TASK PROMPT: Repeat the listing in full, word for word.

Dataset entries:
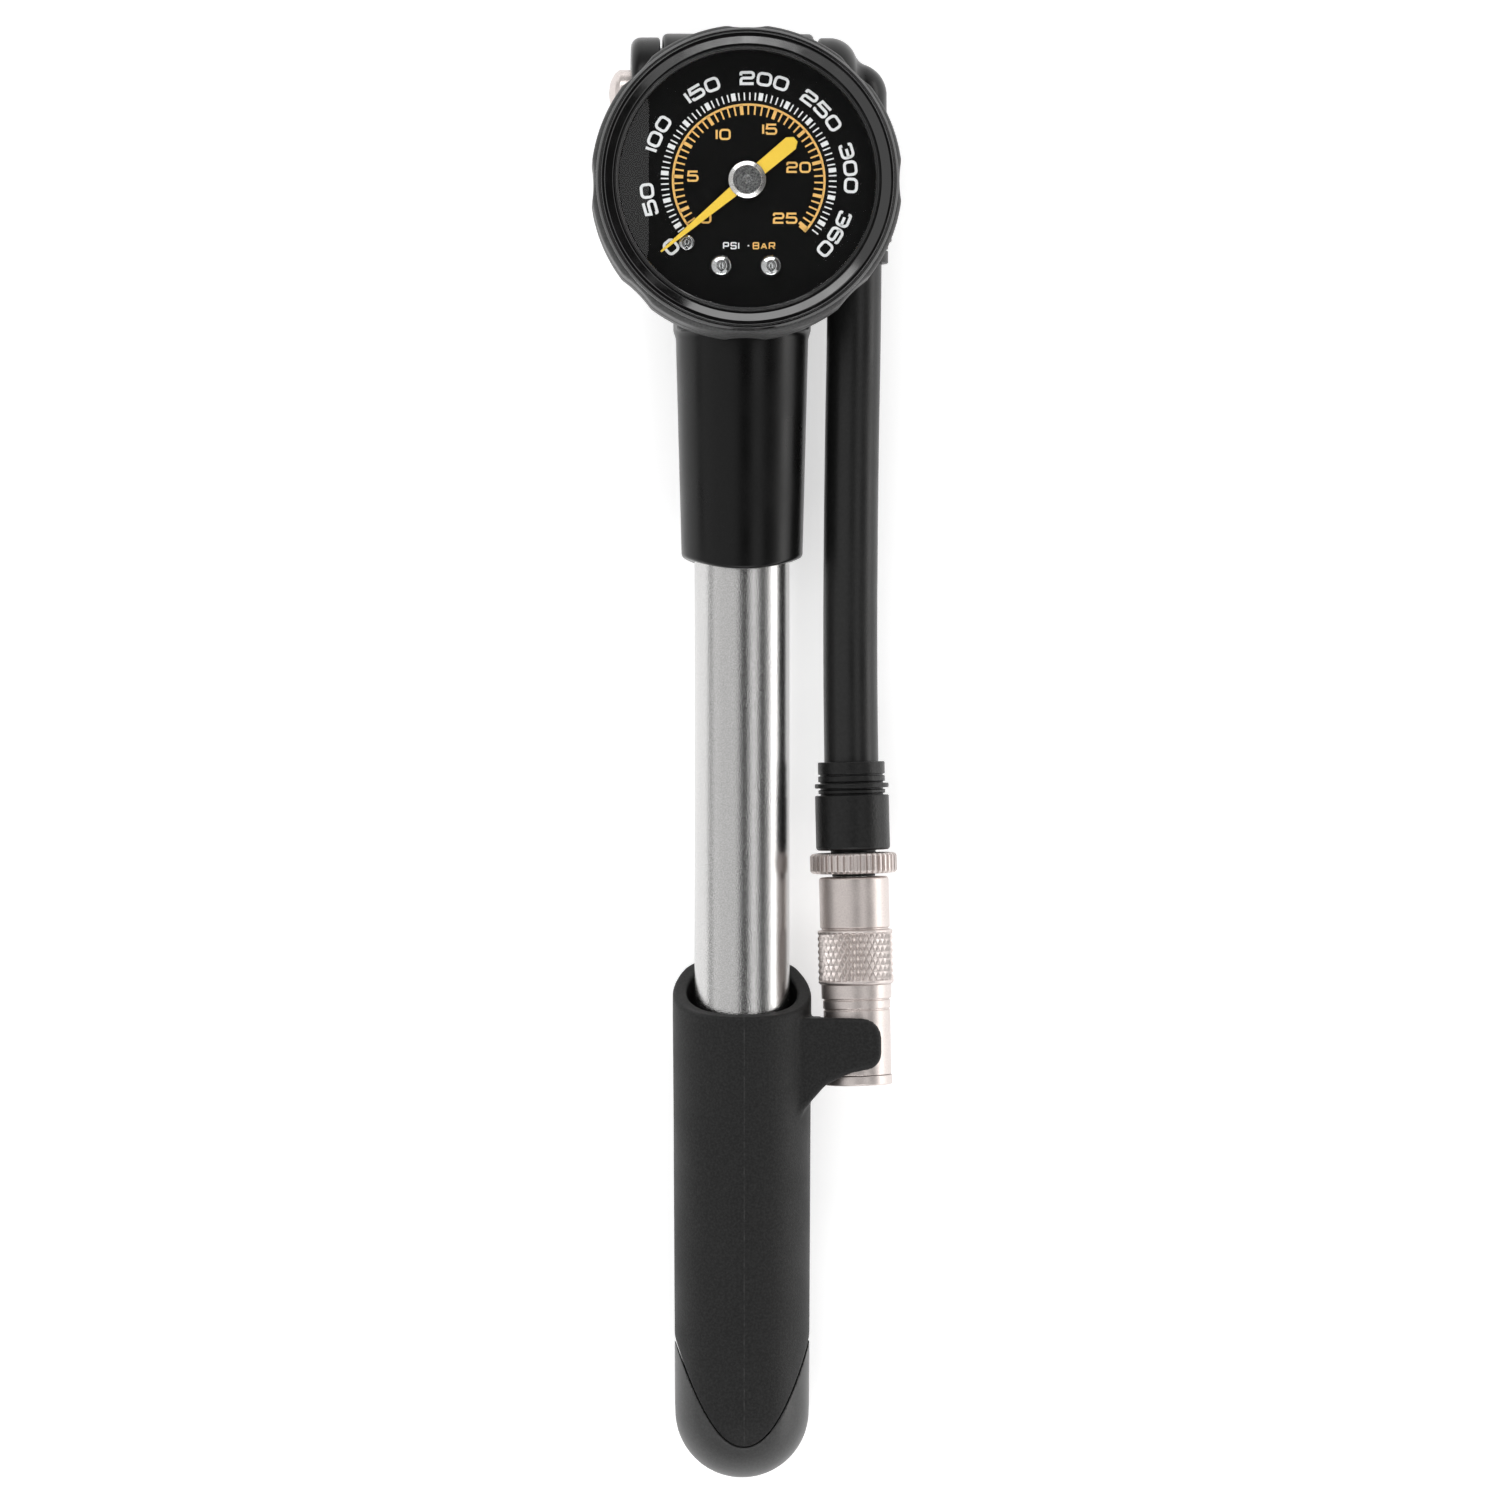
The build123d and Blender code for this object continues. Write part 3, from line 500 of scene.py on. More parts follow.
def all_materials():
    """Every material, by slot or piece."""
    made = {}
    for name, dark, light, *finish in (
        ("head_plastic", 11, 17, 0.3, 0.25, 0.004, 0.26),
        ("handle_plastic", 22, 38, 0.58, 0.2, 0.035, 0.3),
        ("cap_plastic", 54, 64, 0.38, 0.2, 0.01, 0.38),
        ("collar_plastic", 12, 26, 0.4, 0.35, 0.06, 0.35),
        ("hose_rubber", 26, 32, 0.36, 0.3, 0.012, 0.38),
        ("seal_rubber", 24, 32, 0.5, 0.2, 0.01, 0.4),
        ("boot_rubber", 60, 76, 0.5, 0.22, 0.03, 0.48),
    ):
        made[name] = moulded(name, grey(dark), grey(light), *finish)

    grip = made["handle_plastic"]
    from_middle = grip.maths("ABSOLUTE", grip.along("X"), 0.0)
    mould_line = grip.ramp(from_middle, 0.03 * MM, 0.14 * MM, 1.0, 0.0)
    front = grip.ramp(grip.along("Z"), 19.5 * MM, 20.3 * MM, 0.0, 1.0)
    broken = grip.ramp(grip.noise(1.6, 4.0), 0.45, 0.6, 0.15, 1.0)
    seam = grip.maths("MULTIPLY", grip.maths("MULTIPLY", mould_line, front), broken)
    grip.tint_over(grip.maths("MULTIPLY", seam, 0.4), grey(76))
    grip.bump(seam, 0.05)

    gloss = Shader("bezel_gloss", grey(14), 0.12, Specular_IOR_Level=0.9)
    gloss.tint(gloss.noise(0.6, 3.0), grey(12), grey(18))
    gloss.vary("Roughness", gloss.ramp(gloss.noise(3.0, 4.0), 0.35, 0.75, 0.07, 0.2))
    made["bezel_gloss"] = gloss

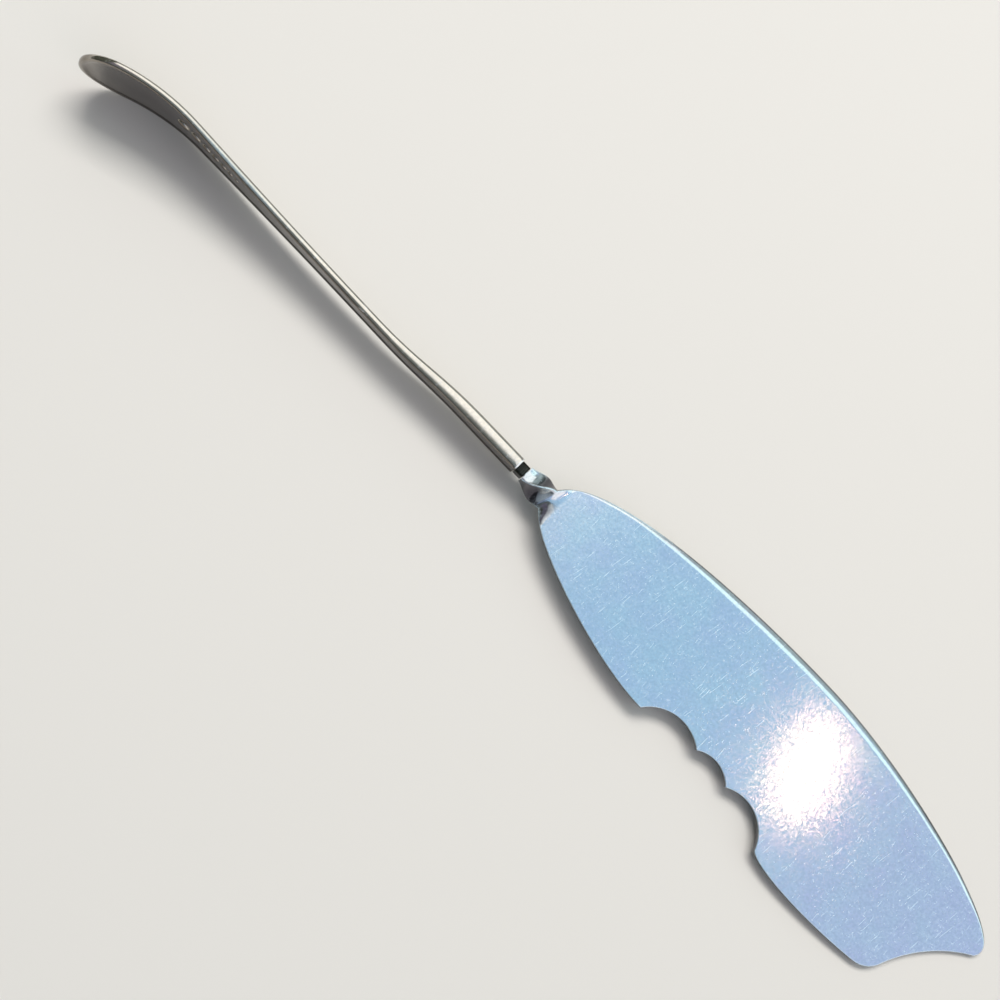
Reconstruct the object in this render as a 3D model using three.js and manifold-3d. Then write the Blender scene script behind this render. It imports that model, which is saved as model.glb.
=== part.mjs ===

ANSWER:
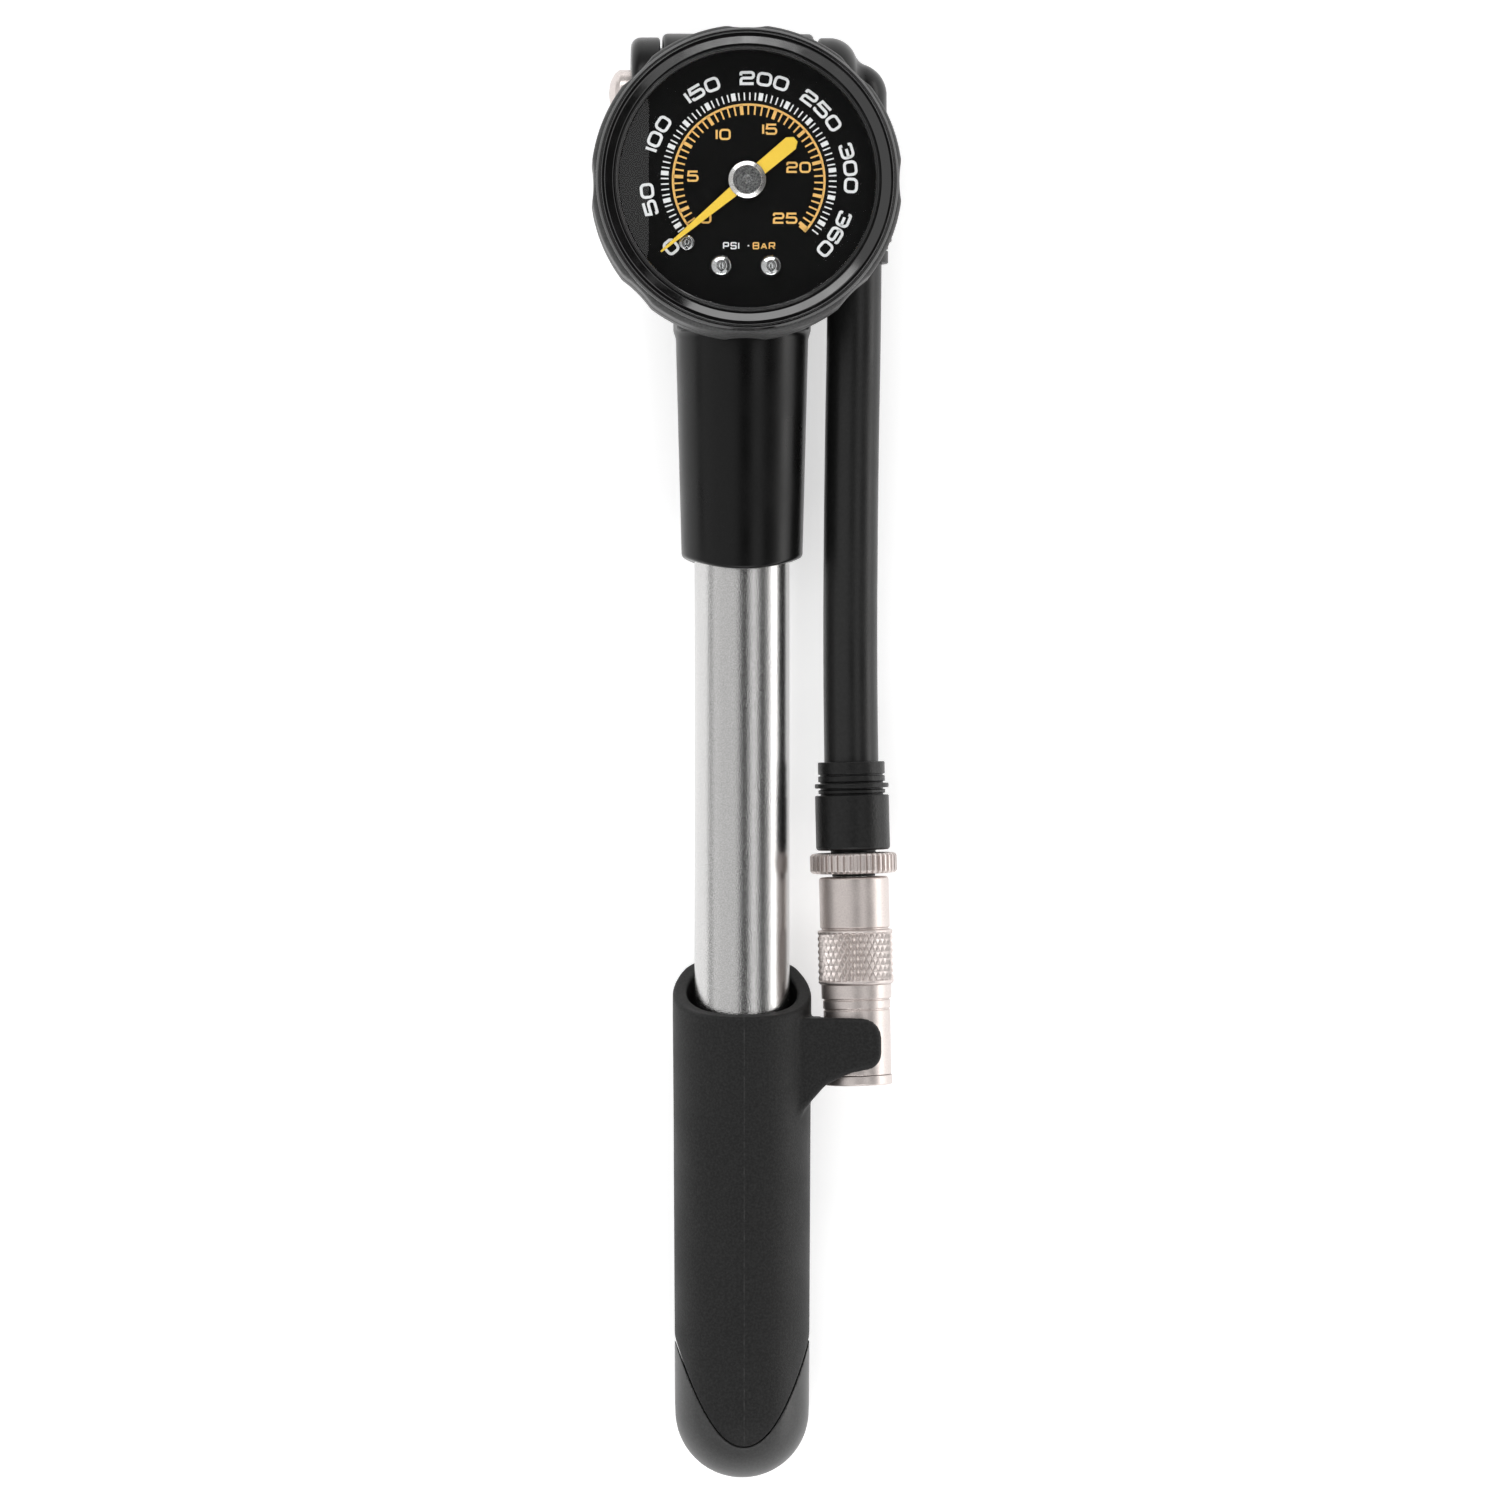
The build123d and Blender code for this object continues. Write part 3, from line 500 of scene.py on. More parts follow.
def all_materials():
    """Every material, by slot or piece."""
    made = {}
    for name, dark, light, *finish in (
        ("head_plastic", 11, 17, 0.3, 0.25, 0.004, 0.26),
        ("handle_plastic", 22, 38, 0.58, 0.2, 0.035, 0.3),
        ("cap_plastic", 54, 64, 0.38, 0.2, 0.01, 0.38),
        ("collar_plastic", 12, 26, 0.4, 0.35, 0.06, 0.35),
        ("hose_rubber", 26, 32, 0.36, 0.3, 0.012, 0.38),
        ("seal_rubber", 24, 32, 0.5, 0.2, 0.01, 0.4),
        ("boot_rubber", 60, 76, 0.5, 0.22, 0.03, 0.48),
    ):
        made[name] = moulded(name, grey(dark), grey(light), *finish)

    grip = made["handle_plastic"]
    from_middle = grip.maths("ABSOLUTE", grip.along("X"), 0.0)
    mould_line = grip.ramp(from_middle, 0.03 * MM, 0.14 * MM, 1.0, 0.0)
    front = grip.ramp(grip.along("Z"), 19.5 * MM, 20.3 * MM, 0.0, 1.0)
    broken = grip.ramp(grip.noise(1.6, 4.0), 0.45, 0.6, 0.15, 1.0)
    seam = grip.maths("MULTIPLY", grip.maths("MULTIPLY", mould_line, front), broken)
    grip.tint_over(grip.maths("MULTIPLY", seam, 0.4), grey(76))
    grip.bump(seam, 0.05)

    gloss = Shader("bezel_gloss", grey(14), 0.12, Specular_IOR_Level=0.9)
    gloss.tint(gloss.noise(0.6, 3.0), grey(12), grey(18))
    gloss.vary("Roughness", gloss.ramp(gloss.noise(3.0, 4.0), 0.35, 0.75, 0.07, 0.2))
    made["bezel_gloss"] = gloss

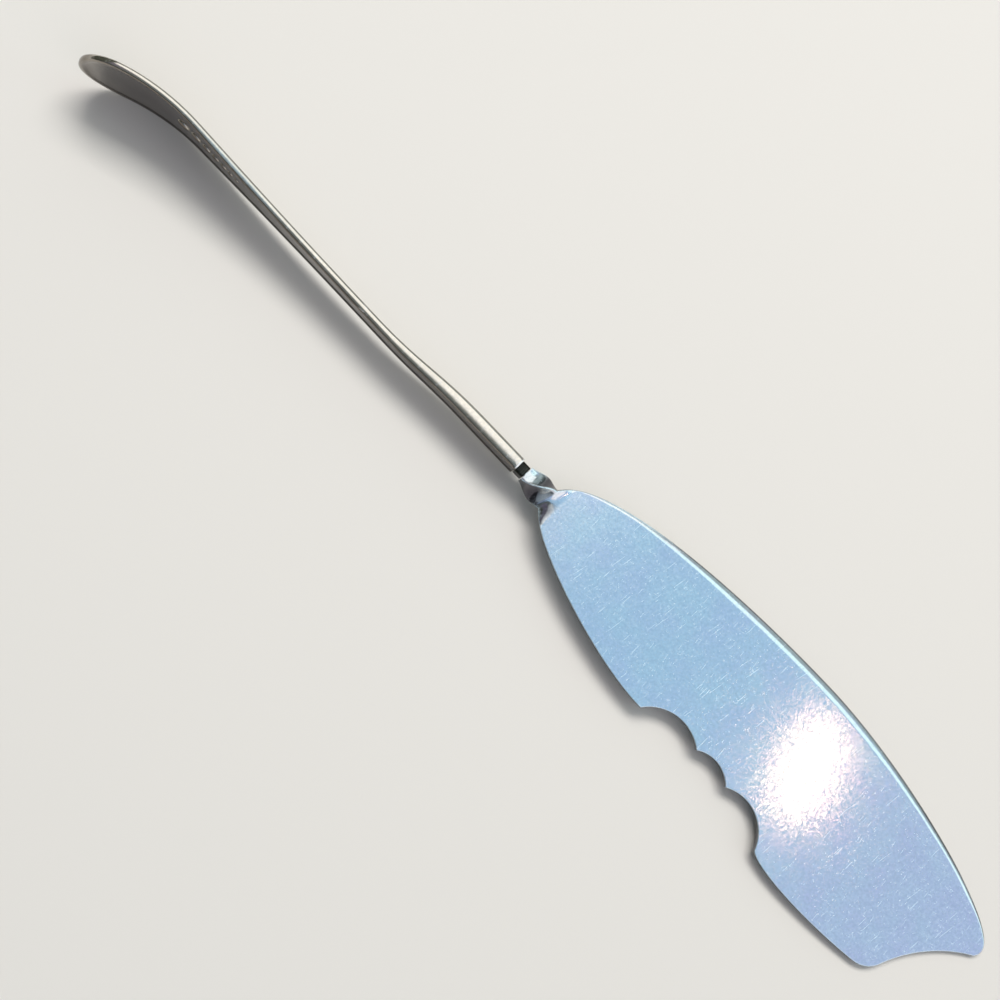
Reconstruct the object in this render as a 3D model using three.js and manifold-3d. Then write the Blender scene script behind this render. It imports that model, which is saved as model.glb.
=== part.mjs ===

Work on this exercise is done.